You read that right: chicken pudding, and for dessert too. During my weeks in Istanbul, I made it a point (of course) to eat as much as possible of the different local offerings. I’m not a dessert person – I don’t like chocolate – but I do enjoy a good pudding. And an unusual but popular dessert choice in the city is tavuk göğsü.

The pudding, thick and creamy and rolled over itself and topped with cinnamon, does not taste of chicken at all. The chicken is boiled and shredded, blended with the rest of the ingredients to get a goopy, dense consistency. The sugar and spices mask any chickenesque taste but as a result one serving can fill you up fairly quickly. In the Middle Ages, the same technique was used to make blancmange pudding, though contemporary iterations do not generally include the poultry.

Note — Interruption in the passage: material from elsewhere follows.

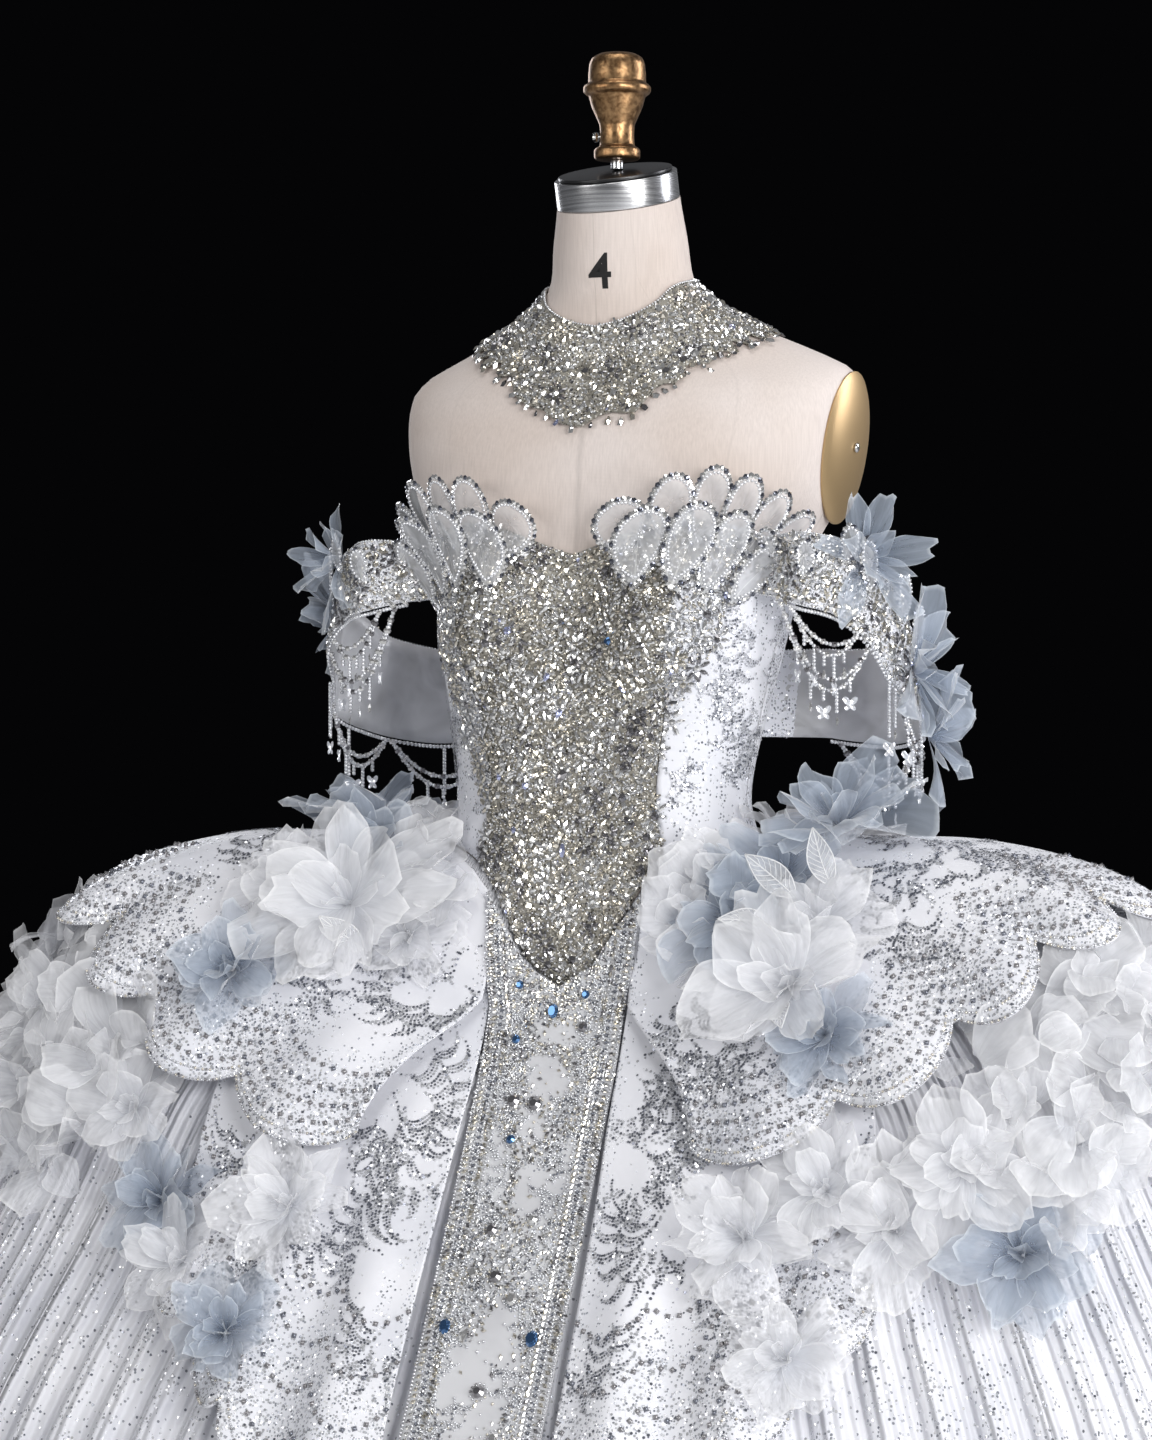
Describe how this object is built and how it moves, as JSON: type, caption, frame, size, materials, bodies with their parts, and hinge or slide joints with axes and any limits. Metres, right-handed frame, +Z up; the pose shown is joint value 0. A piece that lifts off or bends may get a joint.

So where’s the best place in town to get it? Thanks to a tip from Istanbul Eats, I went to Kismet Muhallebecisi (Kucukpazar Cad. 68, Eminonu, Istanbul), a tiny, unpretentious restaurant near the old Spice Bazaar. And returned. And returned.

Me with the chicken pudding master.

If you’re not heading to Istanbul anytime soon, you can always try your hand at making your own. The Atlantic has a recipe for traditional chicken pudding, with rice flour and vanilla, adapted a classic Turkish cookbook. It says the cinnamon is optional but trust me: you need the cinnamon.

For step-by-step instructions on a variation with pomegranate and almonds, see this detailed post from FX Cuisine.

For those of you who are vegetarian, there’s always vanilla and pistachio pudding! But if you do eat meat, you’d be remiss to skip this dessert – it was one of the best things I ate during my time in Istanbul.